◆ DATA EXTRACT ◆
━━━━━━━━━━
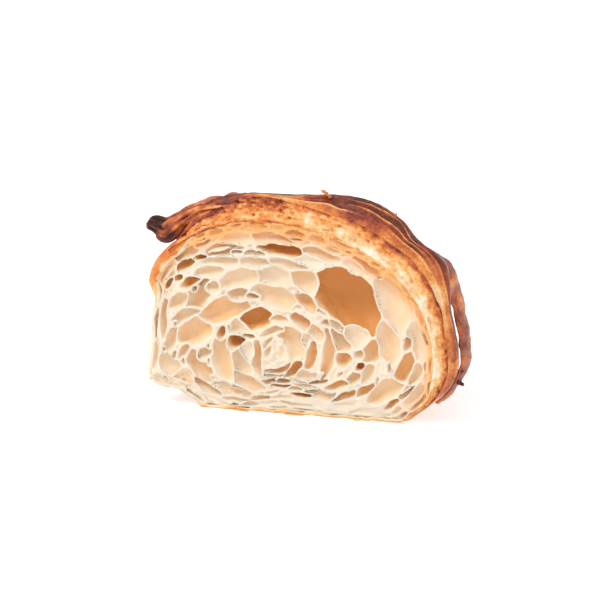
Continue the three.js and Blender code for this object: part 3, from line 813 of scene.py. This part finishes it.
def crumb_field(x, y, z, flat_depth):
    """Millimetres of dough at each lattice point, less than 0 in the air.

    Each cell measures distance in its own ellipsoid. Where the two nearest cells tie there is a wall, and
    past a cell's own reach there is dough. Rolled sheets run between the rows. The knife's cut, with grooves
    along the rim and a fuzzy heart, the outline and the back close the crumb. Also gives the painted shade of
    the nearest cell at each point.
    """
    wx = x + WANDER_X * soft_noise(81, 3.1, x, y, z, 2)
    lean = CELL_LEAN * (1.0 - np.exp(-np.maximum(y, 0.0) / LEAN_WITHIN))
    wz = z + WANDER_Z * soft_noise(82, 2.7, x, y, z, 2) - lean
    shape = wx.shape
    near, second = np.full(shape, 9.0, np.float32), np.full(shape, 9.0, np.float32)
    slope_near = [np.zeros(shape, np.float32) for _ in range(3)]
    slope_second = [np.zeros(shape, np.float32) for _ in range(3)]
    axis_x, axis_y, axis_z = x[:, 0, 0], y[0, :, 0], z[0, 0, :]
    in_open_cell = np.full(shape, 9.0, np.float32)
    painted_cell_shades = np.zeros(shape, np.float32)
    for number, (cx, cy, cz, a, c, b, tilt, bend, painted_cell_shade) in enumerate(crumb_cells()):
        cos, sin = math.cos(tilt), math.sin(tilt)
        span_x = 2.0 * math.hypot(a * cos, b * sin) + 1.5
        span_z = 2.0 * math.hypot(a * sin, b * cos) + 1.5
        ix = np.searchsorted(axis_x, (cx - span_x, cx + span_x))
        iy = np.searchsorted(axis_y, (cy - 2.0 * c, cy + 2.0 * c))
        iz = np.searchsorted(axis_z, (cz - span_z, cz + span_z))
        box = (slice(*ix), slice(*iy), slice(*iz))
        dx, dz = wx[box] - cx, wz[box] - cz
        dy = (y[:, box[1], :] - cy) + 0.0 * dx
        along = dx * cos + dz * sin
        across = dz * cos - dx * sin + 0.5 * bend * along**2
        reach_here = np.sqrt((along / a) ** 2 + (dy / c) ** 2 + (across / b) ** 2) + 1e-4
        g_along, g_across, g_y = along / a**2, across / b**2, dy / c**2
        slope = [(g_along * cos - g_across * sin) / reach_here, g_y / reach_here,
                 (g_along * sin + g_across * cos) / reach_here]
        if number < len(OPEN_CELLS):
            in_open_cell[box] = np.minimum(in_open_cell[box], reach_here)
        first, runner_up = near[box], second[box]
        better = reach_here < first
        between = (~better) & (reach_here < runner_up)
        second[box] = np.where(better, first, np.where(between, reach_here, runner_up))
        near[box] = np.where(better, reach_here, first)
        painted_cell_shades[box] = np.where(better, painted_cell_shade, painted_cell_shades[box])
        for i in range(3):
            own, other = slope_near[i][box], slope_second[i][box]
            slope_second[i][box] = np.where(better, own, np.where(between, slope[i], other))
            slope_near[i][box] = np.where(better, slope[i], own)
    apart = np.sqrt(sum((s - n) ** 2 for s, n in zip(slope_second, slope_near))) + 0.02
    steep = np.sqrt(sum(n**2 for n in slope_near)) + 0.02
    wall = mix(WALL_THIN, WALL_THICK, 0.5 + 0.5 * soft_noise(83, 6.0, x, y, z))
    air = smooth_least((second - near) / apart - wall / 2, (CELL_REACH - near) / steep, 0.5)
    sheet = rolled_sheet(wx, y, wz) + 3.0 * ease(1.45, 1.28, in_open_cell)
    air = smooth_least(air, sheet, 0.5)
    ring = flat_depth[:, None, :]
    grooves = soft_noise(89, 1.0, ring * 1.25 + 0.25 * wx, 0.16 * x, 0.16 * z, 2)
    grooves = grooves * (1.0 - ease(2.5, 8.0, ring))
    heart = 1.0 - ease(0.7 * ROLL_HEART, 1.3 * ROLL_HEART, np.hypot(x - ROLL_X, z - ROLL_Z))
    front = (0.40 + 0.30 * soft_noise(84, 5.0, x, 0.0 * y, z, 2) + 0.20 * soft_noise(88, 2.1, x, 0.0 * y, z)
             + 0.9 * heart * np.abs(soft_noise(90, 1.9, x, 0.0 * y, z, 3))
             + 0.5 * ease(0.3, 1.2, -air) + 0.8 * np.clip(grooves, 0.0, 1.0))
    inside = np.minimum(ring - CRUST_THICK + 0.15 - shoulder(x, z), z - 0.75)
    field = np.maximum(-air, MEMBRANE - inside)
    field = np.minimum(np.minimum(field, y - front), inside)
    return np.minimum(field, CRUMB_DEPTH - y), painted_cell_shades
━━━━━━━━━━
◆ TASK OBJECTIVE ◆
Return all the data above once more, precisely as given.

◆ RESULT OF THIS TASK ◆
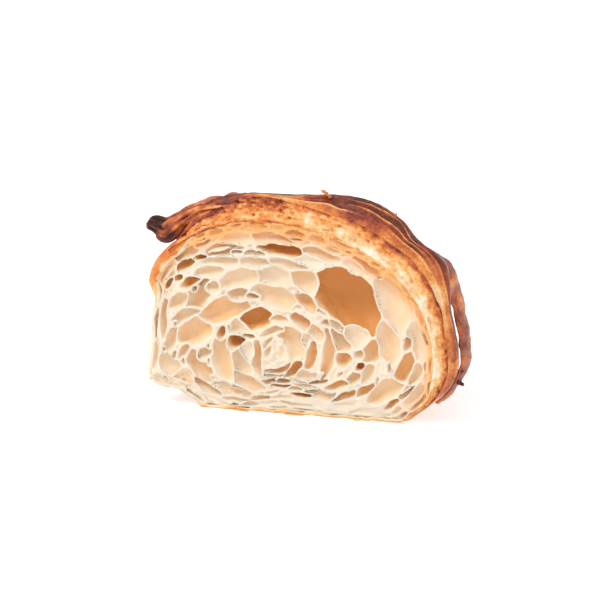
Continue the three.js and Blender code for this object: part 3, from line 813 of scene.py. This part finishes it.
def crumb_field(x, y, z, flat_depth):
    """Millimetres of dough at each lattice point, less than 0 in the air.

    Each cell measures distance in its own ellipsoid. Where the two nearest cells tie there is a wall, and
    past a cell's own reach there is dough. Rolled sheets run between the rows. The knife's cut, with grooves
    along the rim and a fuzzy heart, the outline and the back close the crumb. Also gives the painted shade of
    the nearest cell at each point.
    """
    wx = x + WANDER_X * soft_noise(81, 3.1, x, y, z, 2)
    lean = CELL_LEAN * (1.0 - np.exp(-np.maximum(y, 0.0) / LEAN_WITHIN))
    wz = z + WANDER_Z * soft_noise(82, 2.7, x, y, z, 2) - lean
    shape = wx.shape
    near, second = np.full(shape, 9.0, np.float32), np.full(shape, 9.0, np.float32)
    slope_near = [np.zeros(shape, np.float32) for _ in range(3)]
    slope_second = [np.zeros(shape, np.float32) for _ in range(3)]
    axis_x, axis_y, axis_z = x[:, 0, 0], y[0, :, 0], z[0, 0, :]
    in_open_cell = np.full(shape, 9.0, np.float32)
    painted_cell_shades = np.zeros(shape, np.float32)
    for number, (cx, cy, cz, a, c, b, tilt, bend, painted_cell_shade) in enumerate(crumb_cells()):
        cos, sin = math.cos(tilt), math.sin(tilt)
        span_x = 2.0 * math.hypot(a * cos, b * sin) + 1.5
        span_z = 2.0 * math.hypot(a * sin, b * cos) + 1.5
        ix = np.searchsorted(axis_x, (cx - span_x, cx + span_x))
        iy = np.searchsorted(axis_y, (cy - 2.0 * c, cy + 2.0 * c))
        iz = np.searchsorted(axis_z, (cz - span_z, cz + span_z))
        box = (slice(*ix), slice(*iy), slice(*iz))
        dx, dz = wx[box] - cx, wz[box] - cz
        dy = (y[:, box[1], :] - cy) + 0.0 * dx
        along = dx * cos + dz * sin
        across = dz * cos - dx * sin + 0.5 * bend * along**2
        reach_here = np.sqrt((along / a) ** 2 + (dy / c) ** 2 + (across / b) ** 2) + 1e-4
        g_along, g_across, g_y = along / a**2, across / b**2, dy / c**2
        slope = [(g_along * cos - g_across * sin) / reach_here, g_y / reach_here,
                 (g_along * sin + g_across * cos) / reach_here]
        if number < len(OPEN_CELLS):
            in_open_cell[box] = np.minimum(in_open_cell[box], reach_here)
        first, runner_up = near[box], second[box]
        better = reach_here < first
        between = (~better) & (reach_here < runner_up)
        second[box] = np.where(better, first, np.where(between, reach_here, runner_up))
        near[box] = np.where(better, reach_here, first)
        painted_cell_shades[box] = np.where(better, painted_cell_shade, painted_cell_shades[box])
        for i in range(3):
            own, other = slope_near[i][box], slope_second[i][box]
            slope_second[i][box] = np.where(better, own, np.where(between, slope[i], other))
            slope_near[i][box] = np.where(better, slope[i], own)
    apart = np.sqrt(sum((s - n) ** 2 for s, n in zip(slope_second, slope_near))) + 0.02
    steep = np.sqrt(sum(n**2 for n in slope_near)) + 0.02
    wall = mix(WALL_THIN, WALL_THICK, 0.5 + 0.5 * soft_noise(83, 6.0, x, y, z))
    air = smooth_least((second - near) / apart - wall / 2, (CELL_REACH - near) / steep, 0.5)
    sheet = rolled_sheet(wx, y, wz) + 3.0 * ease(1.45, 1.28, in_open_cell)
    air = smooth_least(air, sheet, 0.5)
    ring = flat_depth[:, None, :]
    grooves = soft_noise(89, 1.0, ring * 1.25 + 0.25 * wx, 0.16 * x, 0.16 * z, 2)
    grooves = grooves * (1.0 - ease(2.5, 8.0, ring))
    heart = 1.0 - ease(0.7 * ROLL_HEART, 1.3 * ROLL_HEART, np.hypot(x - ROLL_X, z - ROLL_Z))
    front = (0.40 + 0.30 * soft_noise(84, 5.0, x, 0.0 * y, z, 2) + 0.20 * soft_noise(88, 2.1, x, 0.0 * y, z)
             + 0.9 * heart * np.abs(soft_noise(90, 1.9, x, 0.0 * y, z, 3))
             + 0.5 * ease(0.3, 1.2, -air) + 0.8 * np.clip(grooves, 0.0, 1.0))
    inside = np.minimum(ring - CRUST_THICK + 0.15 - shoulder(x, z), z - 0.75)
    field = np.maximum(-air, MEMBRANE - inside)
    field = np.minimum(np.minimum(field, y - front), inside)
    return np.minimum(field, CRUMB_DEPTH - y), painted_cell_shades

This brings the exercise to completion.